Opinions et solutions de femmes Gilets Jaunes
Malgré cela, la marche était une occasion pour faire entendre sa voix, spécialement celle des femmes.
Quand les femmes sont dans la rue, ça veut dire qu’on est arrivés à un certain danger, à une urgence.
Annick et Marylen*, retraitées, expliquent que la plupart des femmes ont des emplois précaires comme aide à domicile, garde d’enfant ou ménage. Souvent, elles doivent conduire d’un domicile à l’autre. Une situation terrible, surtout à la campagne.
« Les femmes sont très présentes dans le mouvement depuis le début, le 17 Novembre, » dit Marylen. « Quand les femmes sont dans la rue, ça veut dire qu’on est arrivés à un certain danger, à une urgence. »
À côté de la critique du gouvernement et d’une politique dans laquelle les gens ne croient plus, des solutions sont proposées sur des changements possibles.
« On voit que tout n’est pas bon dans le système libéral. Il y a beaucoup de précarité. Donc on est venues au RIC : référendum d’initiative citoyenne, » argumente Charlotte Klepec, 34 ans, mère d’un enfant, étudiante en DUT de gestion des entreprises. Le RIC est un moyen pour les citoyens de participer plus activement et directement à la politique. « On a besoin d’un système horizontal, et non pas pyramidal. »
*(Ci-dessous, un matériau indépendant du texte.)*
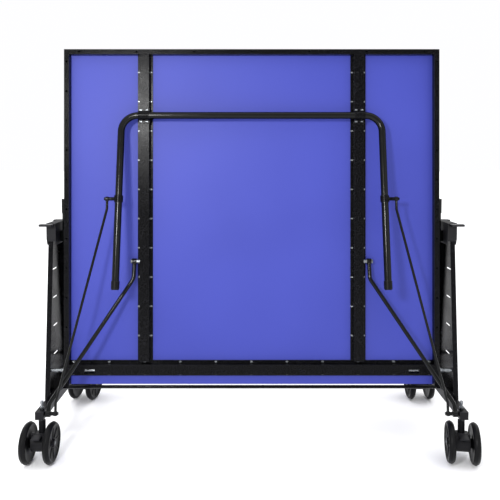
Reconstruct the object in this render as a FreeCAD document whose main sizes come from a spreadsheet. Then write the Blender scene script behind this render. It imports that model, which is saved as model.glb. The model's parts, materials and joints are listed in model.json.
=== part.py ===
"""Roll-away ping pong table: two halves that fold up between slotted uprights on four casters.

Millimetres, +Z up, X across the table, origin on the floor under the middle of the frame.
It is drawn folded up for storage. The front half is on the -Y side, the rear half on +Y.
"""
import FreeCAD, Part
import math
import os
import re

import Sketcher

Vec = FreeCAD.Vector
X_AXIS = Vec(1, 0, 0)
Y_AXIS = Vec(0, 1, 0)
Z_AXIS = Vec(0, 0, 1)

doc = FreeCAD.newDocument("PingPongTable")

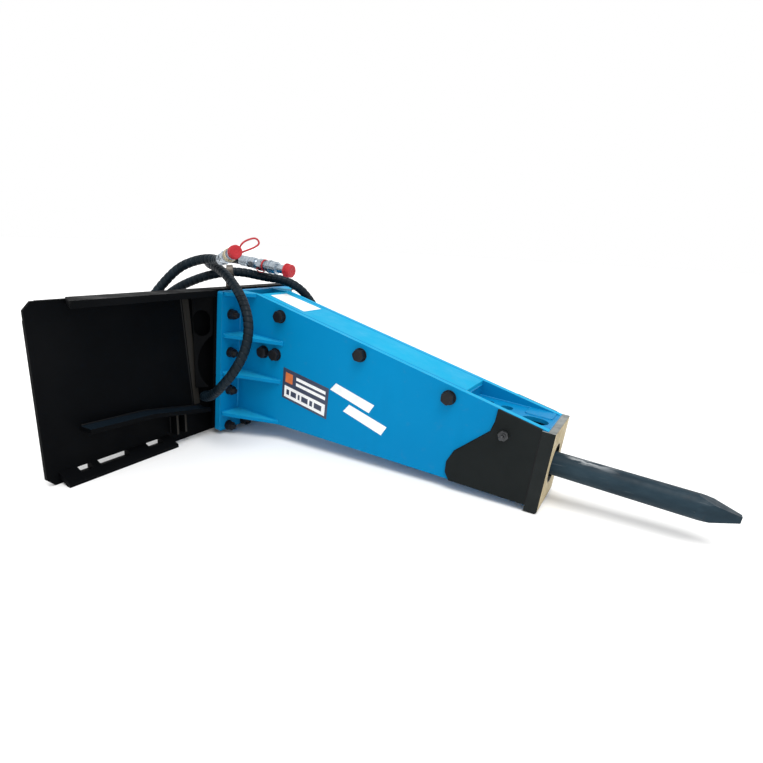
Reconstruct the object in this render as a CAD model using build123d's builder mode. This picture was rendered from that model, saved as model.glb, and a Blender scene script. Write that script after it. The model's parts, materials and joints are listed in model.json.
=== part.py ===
from build123d import *
import math
import os

os.makedirs("parts", exist_ok=True)

# Hydraulic breaker on a skid-steer coupler plate. Millimetres.
# Frame: X forward, from the coupler plate towards the tool point; Y across; Z up.
# Origin: on the coupler plate's rear mating face, at mid height, on the breaker's centre plane.

# ---------------------------------------------------------------- driving dimensions
PLATE_H = 512.0        # coupler plate height
PLATE_T = 12.0         # coupler plate thickness
PLATE_NEAR = -767.0    # plate end on the near side (the breaker is mounted off centre)
PLATE_FAR = 330.0      # plate end on the far side
PLATE_CH = 22.0        # plate corner chamfer

TILT = 4.0             # breaker axis runs down towards the point by this many degrees
OX, OZ = 75.0, -55.5   # breaker axis at the back face of the housing flange

FLG_T = 22.0           # flange thickness
FLG_W = 184.0          # flange half width
FLG_LO, FLG_HI = -185.0, 315.0
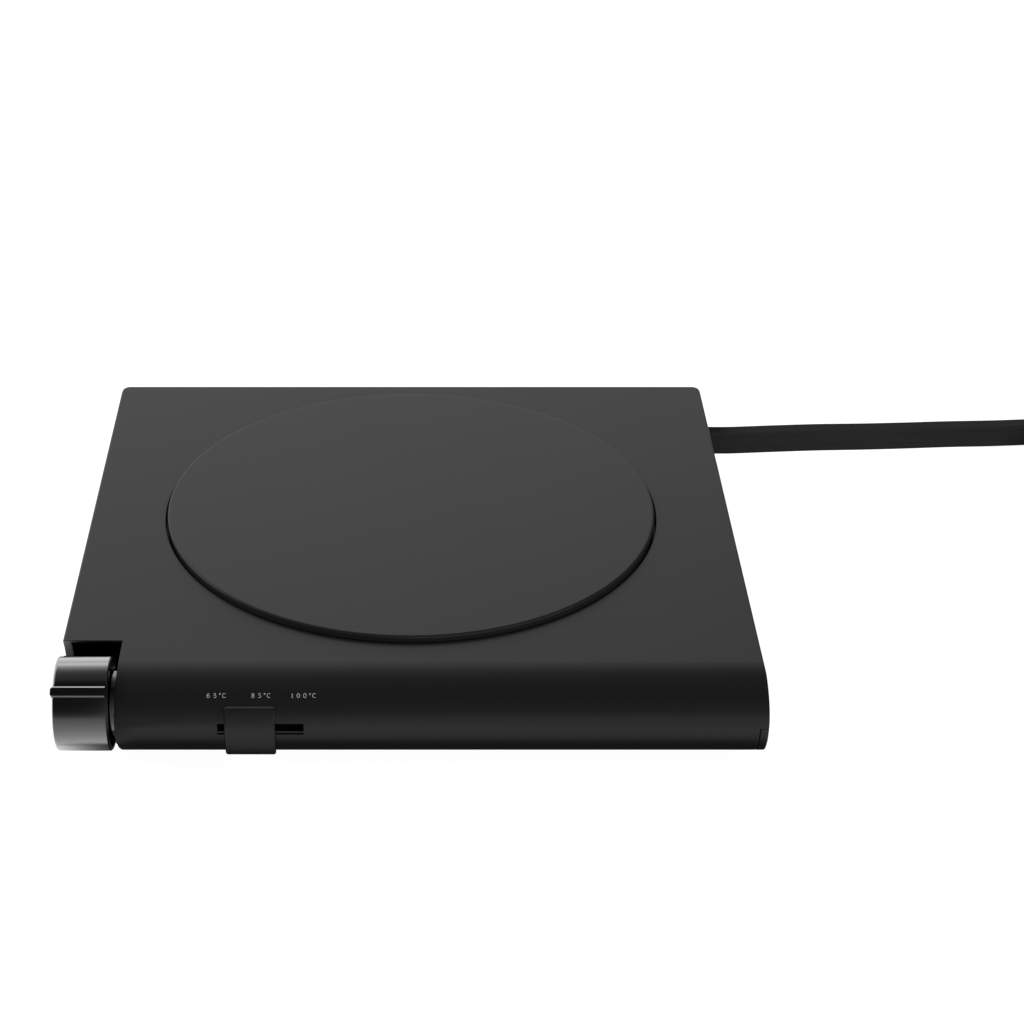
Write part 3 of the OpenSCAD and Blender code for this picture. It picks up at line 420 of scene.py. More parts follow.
@dataclass(frozen=True)
class Finish:
    """A procedural finish.

    Attributes:
        slot: The record's material slot.
        colour: Linear base colour.
        roughness: Mean roughness.
        metallic: 1 for bare metal.
        grain: Direction of the fine texture.
        grain_size: Size of one grain in metres.
        relief: Height of the grain in metres.
        patchy: How far roughness swings over a few centimetres.
        mottle: How far the colour swings from grain to grain.
        gloss: Strength of the reflection at a glance, 0.5 for plain plastic.
        plated_to: Place along X where the plating ends and black plastic begins.
        recess: Lower and upper corner of a box round the pocket behind the knob, where the
            surface is painted plain black as painted shade.
    """

    slot: str
    colour: Colour
    roughness: float
    metallic: float = 0.0
    grain: Grain = Grain.EVEN
    grain_size: float = 0.35 * MM
    relief: float = 0.006 * MM
    patchy: float = 0.05
    mottle: float = 0.08
    gloss: float = 0.5
    plated_to: float | None = None
    recess: tuple[Point, Point] | None = None
    patches = 45.0
    raw_black = (0.004, 0.004, 0.004, 1.0)
    # Plain black of the painted shade inside the recess box.
    painted_shade_black = (0.001, 0.001, 0.001, 1.0)

    def _stretch(self) -> Point:
        """Scale of the grain along each axis."""
        return {Grain.ALONG_X: (0.03, 1.0, 1.0), Grain.ALONG_Y: (1.0, 0.03, 1.0),
                Grain.FIBRES: (0.35, 1.0, 1.6)}.get(self.grain, (1.0, 1.0, 1.0))

    def _fine(self, graph: Graph, place: bpy.types.NodeSocket) -> Value:
        """Height of the fine texture, about 0 to 1.

        Args:
            graph: The material's graph.
            place: Object coordinates.

        Returns:
            The height.
        """
        scale = 1.0 / self.grain_size
        if self.grain is Grain.TURNED:
            x, y, _ = graph.split(place)
            y = y - WarmingPlate.centre_y
            radius = (x * x + y * y) ** 0.5
            noise = graph.node("ShaderNodeTexNoise", {"noise_dimensions": "1D"}, {
                "W": radius, "Scale": scale, "Detail": 2.0})
        else:
            mapped = graph.node("ShaderNodeMapping", {}, {
                "Vector": place, "Scale": self._stretch()})
            noise = graph.node("ShaderNodeTexNoise", {}, {
                "Vector": mapped, "Scale": scale, "Detail": 3.0, "Roughness": 0.6})
        return graph.value(noise)

    def material(self) -> bpy.types.Material:
        """Makes the finish's material, once.

        Returns:
            The material.
        """
        name = f"{self.slot}_finish"
        made = bpy.data.materials.get(name)
        if made is not None:
            return made
        made = bpy.data.materials.new(name)
        made.use_nodes = True
        graph = Graph(made.node_tree)
        place = graph.node("ShaderNodeTexCoord").outputs["Object"]
        fine = self._fine(graph, place)
        broad = graph.value(graph.node("ShaderNodeTexNoise", {}, {
            "Vector": place, "Scale": self.patches, "Detail": 3.0, "Roughness": 0.55}))
        roughness = (self.roughness + (broad - 0.5) * (2 * self.patchy)
                     + (fine - 0.5) * self.patchy).clamp(0.02, 1.0)
        dark = [c * (1 - self.mottle) for c in self.colour]
        light = [min(1.0, c * (1 + self.mottle)) for c in self.colour]
        tint = graph.node("ShaderNodeMix", {"data_type": "RGBA"}, {
            "Factor": (fine * 0.6 + broad * 0.4).clamp(), "A": (*dark, 1.0),
            "B": (*light, 1.0)})
        sockets = {"Base Color": tint.outputs["Result"], "Roughness": roughness,
                   "Metallic": self.metallic, "Specular IOR Level": self.gloss}
        if self.plated_to is not None:
            plated = ((self.plated_to - graph.split(place)[0]) * STEEP).clamp()
            two = graph.node("ShaderNodeMix", {"data_type": "RGBA"}, {
                "Factor": plated, "A": self.raw_black, "B": tint.outputs["Result"]})
            sockets |= {"Base Color": two.outputs["Result"], "Metallic": plated}
        if self.relief > 0:
            bump = graph.node("ShaderNodeBump", {}, {
                "Strength": 1.0, "Distance": self.relief, "Height": fine})
            sockets["Normal"] = bump.outputs[0]
        surface = graph.node("ShaderNodeBsdfPrincipled", {}, sockets)
        # Painted shade: inside the recess box the finish gives way to plain black diffuse,
        # standing in for the shade in the pocket behind the knob.
        if self.recess is not None:
            inside = 1.0
            for at, low, high in zip(graph.split(place), *self.recess):
                inside = ((at - low) * STEEP).clamp() * ((high - at) * STEEP).clamp() * inside
            painted_shade = graph.node("ShaderNodeBsdfDiffuse", {}, {"Color": self.painted_shade_black})
            surface = graph.node("ShaderNodeMixShader", {}, {0: inside, 1: surface, 2: painted_shade})
        graph.node("ShaderNodeOutputMaterial", {}, {0: surface})
        return made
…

Il y a deux ans Charlotte voulait quitter la France. Beaucoup de jeunes veulent quitter le pays car la situation aujourd’hui est difficile, dit-elle. On « délocalise », en montant par exemple une entreprise au Maroc. « Moi, je suis à moitié marocaine. Là-bas ça bouge économiquement aussi, alors pourquoi pas… Mais c’est vrai que d’un autre côté, on laisse pourrir le pays. » Elle est heureuse de voir qu’en France les gens se soulèvent pour changer les choses.
*Plusieurs personnes dans l’article ont préféré ne pas donner leur nom de famille, pour éviter des risques éventuels liés à la participation au mouvement.